Morris B. Abram, president of the American Jewish Committee, said: “The AJC, which cooperated closely with Mr. Sharett over a period of many years, especially during the crucial partition period at the United Nations, was privileged to witness in Mr. Sharett that high quality of effective states man ship which brought many of his ideals and hopes for Jewry to fulfillment. Since the establishment of the State of Israel, Mr. Sharett, as Prime Minister and Foreign Minister and, in his last post, as head of the Jewish Agency, carried on that same practical vision and pioneering spirit which made the State a reality and contributed so greatly to its dynamic growth.”

Dr. William A. Wexler, president of B’nai B’rithm said: “The death of Moshe Sharett diminishes the Jewish community. He was the pioneer who revived an ancient homeland, the statesman who fought for his nation’s integrity, the intellectual with a scholar’s perception of the historic developments of his time and, perhaps above all, a leader guided by a compassionate understanding of man’s hopes and needs.
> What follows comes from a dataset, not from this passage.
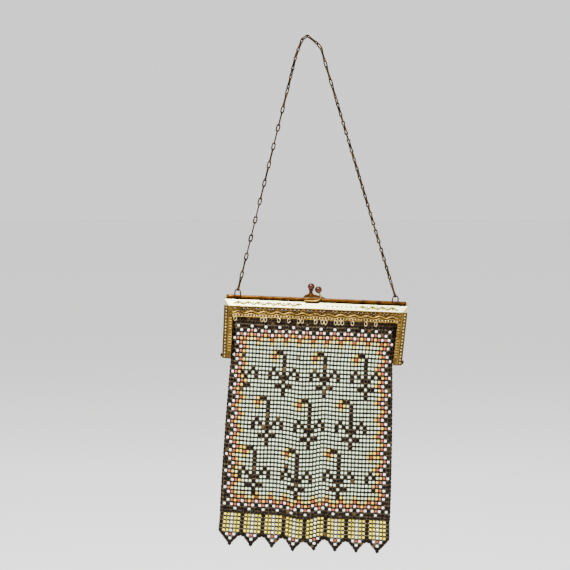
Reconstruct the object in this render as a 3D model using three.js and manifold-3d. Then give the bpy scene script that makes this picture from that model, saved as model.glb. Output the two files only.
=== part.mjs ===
// An enamelled metal mesh purse of the 1920s, hanging by its chain from one point.
// Millimetres, +Z up, the front towards -Y. The origin is where the chain bears on what it hangs from.
// The frame, the clasp and the mesh bag are drawn upright in a frame of their own, with its origin
// in the middle of the frame's top edge, and are then hung below the origin at a slight slope.
import * as THREE from "three";
import { mergeVertices } from "three/addons/utils/BufferGeometryUtils.js";
import Module from "manifold-3d";

const wasm = await Module();
wasm.setup();

// How the frame hangs below the origin.
const hangSlope = 2.4;
const frameMiddleX = 8;
const frameTopDrop = 215.5;

// The two pressed leaves of the frame.
const frameWidth = 150;
const frameHeight = 48.5;
const leafDepth = 5.5;
const seamGap = 0.3;
const leafWall = 1.1;
const topFlat = 2.2;
const bandHeight = 5;
const armBevel = 4.2;
const armWidth = 7.2;
const apronDrop = 13.8;
const apronWall = 0.9;
const rightArmLean = 3;
const footHeight = 4.5;

// The openwork and the raised wave on each apron, and the raised strip down each arm's inner side.
const ornamentRepeats = 13;
const waveHeight = 1.6;
const waveBand = 1.1;
const waveProud = 0.5;
const stripProud = 0.4;
const stripWidth = 2.6;

// The rail on the rear leaf and the oval rings that go round it.
const railInset = 1.75;
const railHeight = 3.4;
const railDepth = 2;
const railSides = 8;
const ringInset = 10.7;
const ringWire = 1;
const ringHeight = 8.2;
const ringWidth = 6.4;
const ringTurn = 50;
const ringSeat = 0.4;

// The clasp's two knobs.
const knobDiameter = 5.6;
const rearKnobX = -4.7;
const rearKnobHeight = 12.7;
const frontKnobX = 1.3;
const frontKnobHeight = 10.4;
const strapThickness = 1.2;
const strapWidth = 1.5;

// The hinge pins in the arms' feet.
const pinDiameter = 2;
const pinHeadDiameter = 3.4;
const pinHeadThickness = 1.2;
const pinClearance = 0.2;

// The mesh bag and its pointed fringe.
const clearance = 0.3;
const bagHeight = 161;
const bagBottomWidth = 143;
const bagDepth = 10.6;
const bagWall = 1.2;
const bagFloor = 2;
const foldDepth = 1.6;
const foldSag = 1.7;
const tabCount = 8;
const tabDrop = 16;
const tabPoint = 11.5;
const fringeThickness = 1.5;
const rightEdgeDrawnIn = 3.4;
const rightEdgeSag = 2.2;
const fringeLean = 0.012;
const fringeSpread = 0.045;

// The chain: long links with an eye at each end, and oval rings between them.
const linkWire = 0.84;
const eyeWidth = 2.4;
const waistWidth = 1.15;
const longLinkLength = 11.15;
const shortLinkLength = 5.45;
const linkOverlap = 0.18;
const linkRollSwing = 25;
const linkTwist = 180;
const wireSides = 5;
const ringCorners = 10;
const shortLinkCorners = 8;

// The chain's way over what it hangs from, between its two straight strands.
const CHAIN_TOP = [
  { x: -8.8, z: -15.7 },
  { x: -3.6, z: -2.2 },
  { x: 0, z: 0.9 },
  { x: 4.6, z: -2 },
  { x: 11.6, z: -9.2 },
  { x: 14.8, z: -20.5 },
];

// The hump's outline from its left end: knob diameters along from the knob, rail heights up from the rail.
const HUMP = [
  { along: -1.1, up: 0 },
  { along: 2.2, up: 0 },
  { along: 1.75, up: 0.3 },
  { along: 1.15, up: 0.56 },
  { along: 0.5, up: 0.8 },
  { along: -0.2, up: 0.9 },
  { along: -0.7, up: 0.72 },
  { along: -0.97, up: 0.34 },
];

// The bag's sections, from its mouth down: drop, flare and depth are shares of the bag's own sizes.
const BAG_SECTIONS = [
  { drop: 0, flare: 0, depth: 1 },
  { drop: 0.215, flare: 0, depth: 1.02 },
  { drop: 0.36, flare: 0.3, depth: 1.08 },
  { drop: 0.52, flare: 0.55, depth: 1.06 },
  { drop: 0.68, flare: 0.75, depth: 0.98 },
  { drop: 0.84, flare: 0.92, depth: 0.78 },
  { drop: 0.95, flare: 1, depth: 0.5 },
  { drop: 1, flare: 1, depth: 0.38 },
];

// The mesh's upright folds. Their places and spreads are shares of the half width, and how far they stand
// out and sag are shares of foldDepth and foldSag.
const FOLDS = [
  { at: -0.74, spread: 0.13, out: 0.35, sag: 0.1 },
  { at: -0.42, spread: 0.12, out: -0.4, sag: 0.2 },
  { at: -0.12, spread: 0.1, out: 1.2, sag: -0.9 },
  { at: 0.17, spread: 0.1, out: -0.9, sag: 1 },
  { at: 0.48, spread: 0.13, out: 0.6, sag: 0.1 },
  { at: 0.8, spread: 0.12, out: -0.3, sag: 0.2 },
];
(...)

The service of his people was the substance of his life, and he served with a dignity that exemplified his every deed.”

Dr. George S. Wise, president of Tel Aviv University, declared: “I am grieved beyond words at the loss of a beloved friend and mentor. Tel Aviv University is the consummation of one of Moshe Sharett’s great dreams. It was his guiding spirit, his dedication, his understanding of the need for it that made its existence possible. Tel Aviv University will work with renewed ardor to carry the institution forward along the path he set.”

Statements expressing grief over Sharett’s death were also issued by the American Committee for the Weizmann Institute, the Farband-Labor Zionist Order, the Pioneer Women and other Jewish groups.